You expect about 5% of the units to fail by 40,000 cycles, 15% by 100,000 cycles, and the life to follow the Weibull distribution. You want the lower bound of your confidence interval to be within 20,000 cycles of your estimate.

1    Choose Stat > Reliability/Survival > Test Plans > Estimation.

2    Under Parameter to be Estimated, choose Percentile for percent, then enter 5.

3    From Precisions as distances from bound of CI to estimate, choose Lower bound, then enter 20000.

4    From Assumed distribution, choose Weibull.

5    Under Specify planning values for two of the following, do the following:

·    In the first Percentile, enter 40000. In Percent, enter 5.
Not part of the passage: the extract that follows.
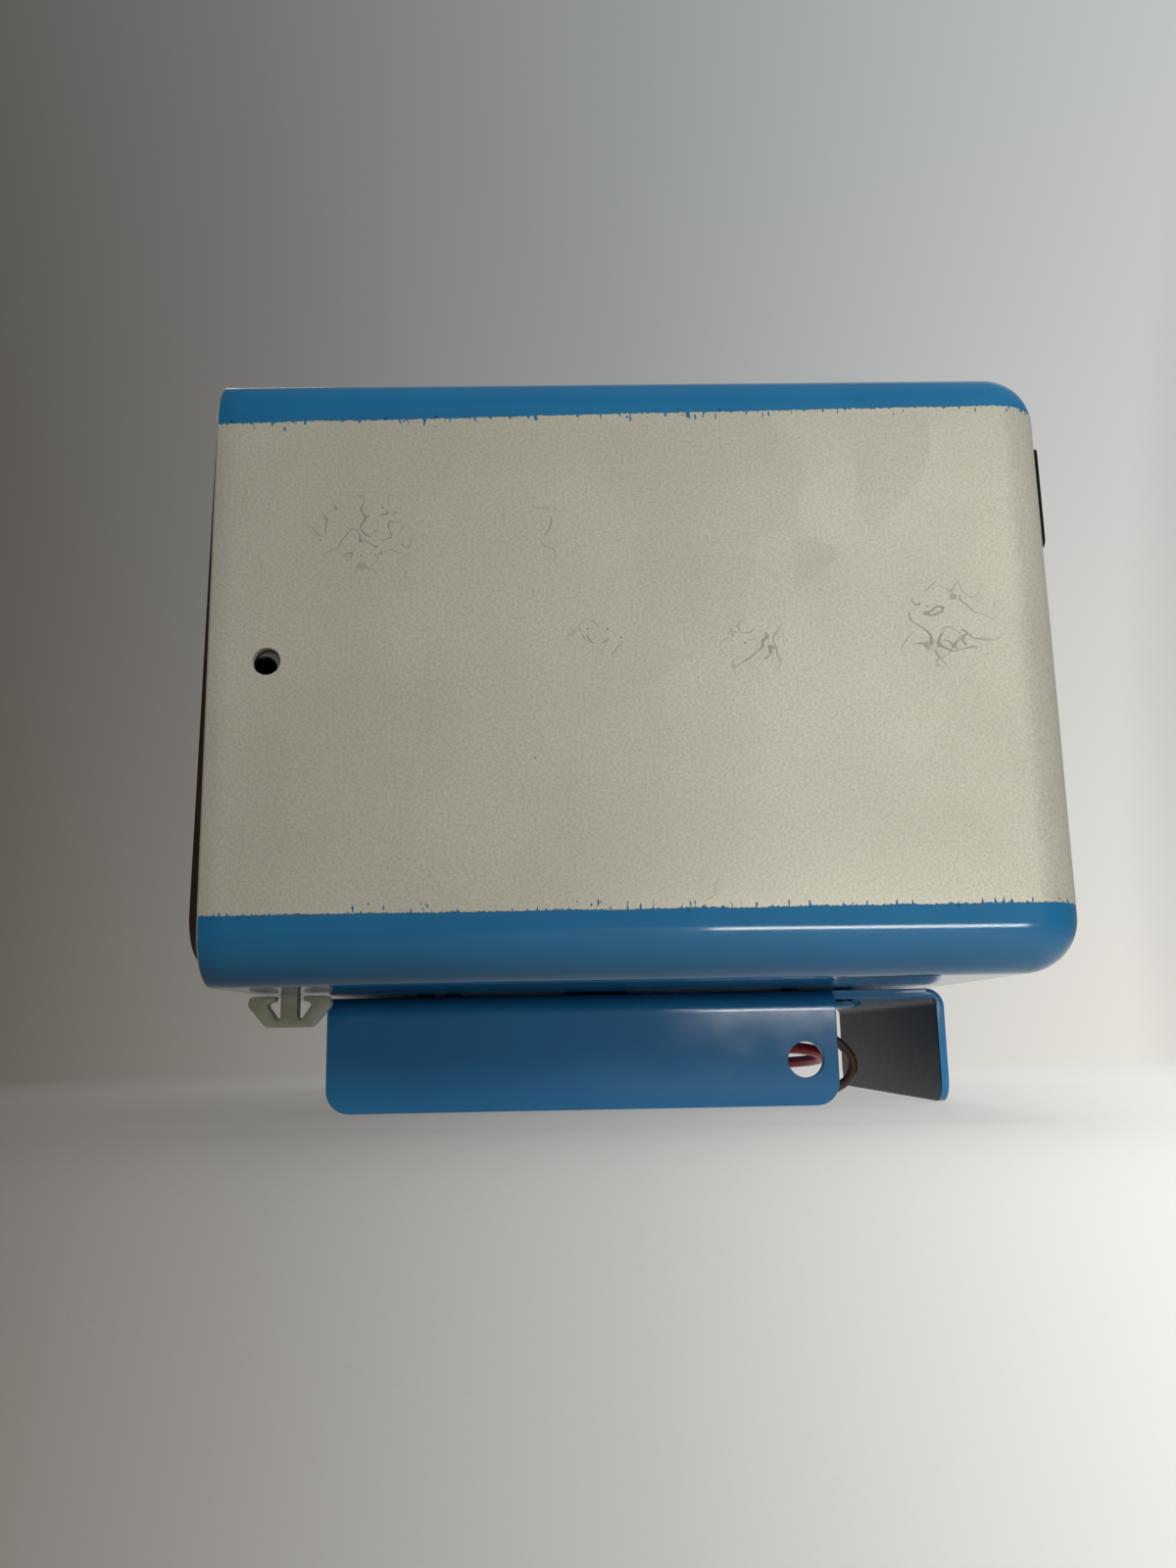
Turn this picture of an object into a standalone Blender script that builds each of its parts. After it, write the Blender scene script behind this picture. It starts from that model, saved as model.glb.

·    In the second Percentile, enter 100000. In Percent, enter 15.

6    Click Right Cens.

7    Under Type of Censoring, choose Time censor at, then enter 100000. Click OK in each dialog box.

Session window output

Estimation Test Plans

 

 

Type I right-censored data (Single Censoring)

 

Estimated parameter: 5th percentile

Calculated planning estimate = 40000

Target Confidence Level = 95%

Precision in terms of a one-sided confidence interval that gives a lower bound

     for the parameter.

 

Planning Values

Percentile values 40000, 100000 for percents 5, 15

 

Planning distribution: Weibull

Scale = 423612, Shape = 1.25859

 

 

                                  Actual

Censoring             Sample  Confidence

     Time  Precision    Size       Level

   100000      20000      52     95.0190

Interpreting the results

To estimate the 5th percentile with a one-sided lower confidence bound within 20,000 cycles of the estimate, you must test 52 components for 100,000 cycles.